# start of Input

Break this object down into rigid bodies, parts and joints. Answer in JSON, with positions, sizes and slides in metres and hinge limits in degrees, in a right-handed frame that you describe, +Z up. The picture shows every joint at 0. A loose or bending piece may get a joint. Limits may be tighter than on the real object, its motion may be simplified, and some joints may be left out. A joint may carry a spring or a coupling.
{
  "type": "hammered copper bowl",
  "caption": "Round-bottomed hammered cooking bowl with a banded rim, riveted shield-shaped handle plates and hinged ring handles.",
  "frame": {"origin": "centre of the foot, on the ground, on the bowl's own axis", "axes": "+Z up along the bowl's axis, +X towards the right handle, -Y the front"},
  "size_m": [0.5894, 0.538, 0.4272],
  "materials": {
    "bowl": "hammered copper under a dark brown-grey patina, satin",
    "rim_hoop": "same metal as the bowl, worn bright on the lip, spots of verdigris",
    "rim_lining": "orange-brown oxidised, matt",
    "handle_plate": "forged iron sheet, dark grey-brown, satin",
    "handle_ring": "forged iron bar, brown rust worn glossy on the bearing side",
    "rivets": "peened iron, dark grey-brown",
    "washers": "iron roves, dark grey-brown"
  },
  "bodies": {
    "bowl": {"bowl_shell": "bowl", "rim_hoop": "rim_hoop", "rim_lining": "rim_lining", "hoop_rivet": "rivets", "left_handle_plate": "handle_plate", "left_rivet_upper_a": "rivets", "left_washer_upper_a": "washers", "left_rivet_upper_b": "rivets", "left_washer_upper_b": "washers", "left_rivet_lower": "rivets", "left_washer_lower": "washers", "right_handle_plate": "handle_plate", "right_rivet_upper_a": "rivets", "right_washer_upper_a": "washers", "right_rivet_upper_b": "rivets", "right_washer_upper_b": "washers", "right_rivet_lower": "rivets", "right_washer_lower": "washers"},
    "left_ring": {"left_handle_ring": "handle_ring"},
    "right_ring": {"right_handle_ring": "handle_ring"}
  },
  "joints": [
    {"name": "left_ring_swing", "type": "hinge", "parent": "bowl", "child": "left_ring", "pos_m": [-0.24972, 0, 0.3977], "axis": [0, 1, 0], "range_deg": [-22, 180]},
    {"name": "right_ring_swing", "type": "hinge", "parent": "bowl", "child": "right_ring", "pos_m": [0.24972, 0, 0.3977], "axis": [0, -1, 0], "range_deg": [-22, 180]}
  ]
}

# end of Input
# start of Input

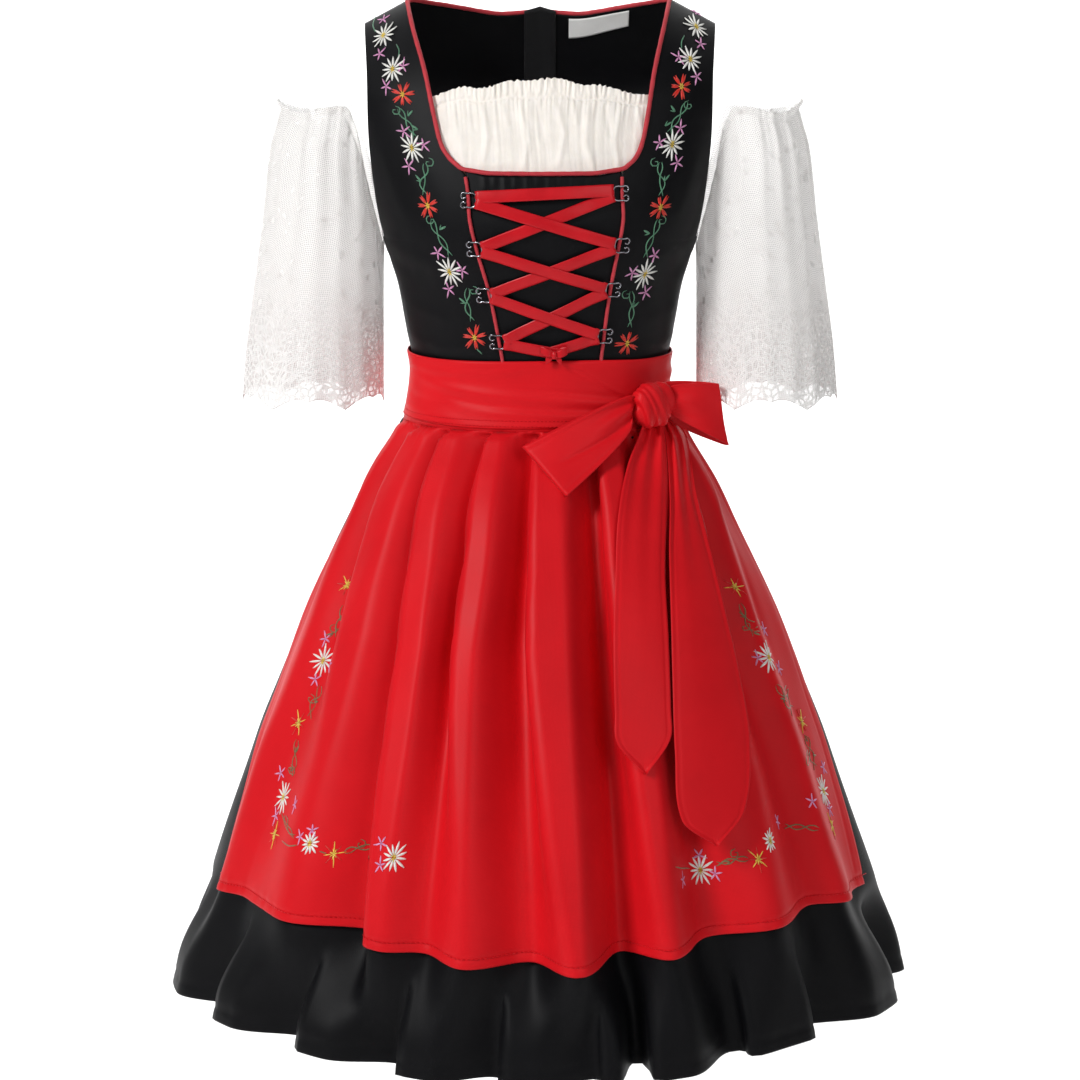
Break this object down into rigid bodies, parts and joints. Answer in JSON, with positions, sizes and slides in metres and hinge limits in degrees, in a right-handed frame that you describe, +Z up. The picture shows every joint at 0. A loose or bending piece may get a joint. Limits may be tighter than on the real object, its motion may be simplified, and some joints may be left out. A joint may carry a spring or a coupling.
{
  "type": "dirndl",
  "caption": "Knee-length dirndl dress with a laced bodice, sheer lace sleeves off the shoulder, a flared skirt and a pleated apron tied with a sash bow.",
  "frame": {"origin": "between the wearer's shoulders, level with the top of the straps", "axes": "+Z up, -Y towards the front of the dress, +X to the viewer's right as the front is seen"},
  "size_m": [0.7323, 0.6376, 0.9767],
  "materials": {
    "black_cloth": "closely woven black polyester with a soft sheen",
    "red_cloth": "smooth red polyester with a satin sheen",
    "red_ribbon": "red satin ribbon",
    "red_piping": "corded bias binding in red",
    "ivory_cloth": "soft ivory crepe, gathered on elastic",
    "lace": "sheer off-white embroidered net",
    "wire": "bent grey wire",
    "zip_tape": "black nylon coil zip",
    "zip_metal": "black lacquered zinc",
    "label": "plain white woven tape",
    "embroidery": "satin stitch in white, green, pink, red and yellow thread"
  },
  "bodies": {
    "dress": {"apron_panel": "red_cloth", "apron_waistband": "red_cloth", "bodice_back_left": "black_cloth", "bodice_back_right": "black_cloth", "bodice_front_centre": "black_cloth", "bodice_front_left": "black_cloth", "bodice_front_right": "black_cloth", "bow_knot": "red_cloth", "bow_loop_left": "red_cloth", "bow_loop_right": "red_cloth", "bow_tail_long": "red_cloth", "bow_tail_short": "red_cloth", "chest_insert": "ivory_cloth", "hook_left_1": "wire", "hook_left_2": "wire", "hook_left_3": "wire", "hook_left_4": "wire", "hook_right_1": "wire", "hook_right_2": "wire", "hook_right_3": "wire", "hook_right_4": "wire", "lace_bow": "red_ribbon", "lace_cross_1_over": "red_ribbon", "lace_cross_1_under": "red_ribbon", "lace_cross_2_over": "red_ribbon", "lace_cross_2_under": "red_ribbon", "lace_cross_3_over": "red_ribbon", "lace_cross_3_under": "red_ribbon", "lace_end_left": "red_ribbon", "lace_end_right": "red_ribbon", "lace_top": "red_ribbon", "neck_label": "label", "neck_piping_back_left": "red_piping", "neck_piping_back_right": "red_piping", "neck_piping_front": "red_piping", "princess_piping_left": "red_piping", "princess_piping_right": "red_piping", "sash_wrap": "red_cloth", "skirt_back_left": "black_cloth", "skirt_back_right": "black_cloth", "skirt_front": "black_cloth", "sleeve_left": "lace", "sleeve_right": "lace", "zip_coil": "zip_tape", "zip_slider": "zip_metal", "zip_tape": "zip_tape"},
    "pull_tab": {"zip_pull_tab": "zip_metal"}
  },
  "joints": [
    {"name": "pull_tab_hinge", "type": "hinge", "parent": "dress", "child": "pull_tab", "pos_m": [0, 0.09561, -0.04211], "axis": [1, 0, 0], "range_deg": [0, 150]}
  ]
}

# end of Input
# start of Input

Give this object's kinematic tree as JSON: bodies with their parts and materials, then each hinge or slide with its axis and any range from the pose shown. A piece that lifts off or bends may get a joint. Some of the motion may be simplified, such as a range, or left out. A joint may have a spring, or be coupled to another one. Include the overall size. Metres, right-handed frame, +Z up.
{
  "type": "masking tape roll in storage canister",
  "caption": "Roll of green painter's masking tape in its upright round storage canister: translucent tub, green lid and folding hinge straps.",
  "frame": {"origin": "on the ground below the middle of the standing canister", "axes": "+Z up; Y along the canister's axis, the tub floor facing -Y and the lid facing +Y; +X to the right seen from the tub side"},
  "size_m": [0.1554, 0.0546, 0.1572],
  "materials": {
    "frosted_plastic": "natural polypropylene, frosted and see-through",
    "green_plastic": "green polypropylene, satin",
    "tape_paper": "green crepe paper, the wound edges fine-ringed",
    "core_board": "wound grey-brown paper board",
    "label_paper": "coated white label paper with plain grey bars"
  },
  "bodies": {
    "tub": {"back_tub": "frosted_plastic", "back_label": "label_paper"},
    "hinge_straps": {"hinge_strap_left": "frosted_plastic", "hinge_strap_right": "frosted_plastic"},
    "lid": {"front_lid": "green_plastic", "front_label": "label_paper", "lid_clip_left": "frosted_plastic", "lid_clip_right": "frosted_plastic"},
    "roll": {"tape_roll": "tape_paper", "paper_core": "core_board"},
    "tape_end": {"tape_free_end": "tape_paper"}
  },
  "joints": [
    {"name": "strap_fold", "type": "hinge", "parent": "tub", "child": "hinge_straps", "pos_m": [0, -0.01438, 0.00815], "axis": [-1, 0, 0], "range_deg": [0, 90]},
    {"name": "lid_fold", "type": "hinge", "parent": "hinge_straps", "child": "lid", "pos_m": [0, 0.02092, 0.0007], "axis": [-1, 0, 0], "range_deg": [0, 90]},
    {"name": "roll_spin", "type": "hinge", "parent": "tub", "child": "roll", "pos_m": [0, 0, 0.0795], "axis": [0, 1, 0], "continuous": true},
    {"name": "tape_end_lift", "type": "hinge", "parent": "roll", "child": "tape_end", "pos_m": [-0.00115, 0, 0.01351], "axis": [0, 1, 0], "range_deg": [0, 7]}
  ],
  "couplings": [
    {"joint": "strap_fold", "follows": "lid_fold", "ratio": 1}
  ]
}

# end of Input

## Instructions to follow
Return each line where "from" shows up.

## Full output
Give this object's kinematic tree as JSON: bodies with their parts and materials, then each hinge or slide with its axis and any range from the pose shown. A piece that lifts off or bends may get a joint. Some of the motion may be simplified, such as a range, or left out. A joint may have a spring, or be coupled to another one. Include the overall size. Metres, right-handed frame, +Z up.
  "frame": {"origin": "on the ground below the middle of the standing canister", "axes": "+Z up; Y along the canister's axis, the tub floor facing -Y and the lid facing +Y; +X to the right seen from the tub side"},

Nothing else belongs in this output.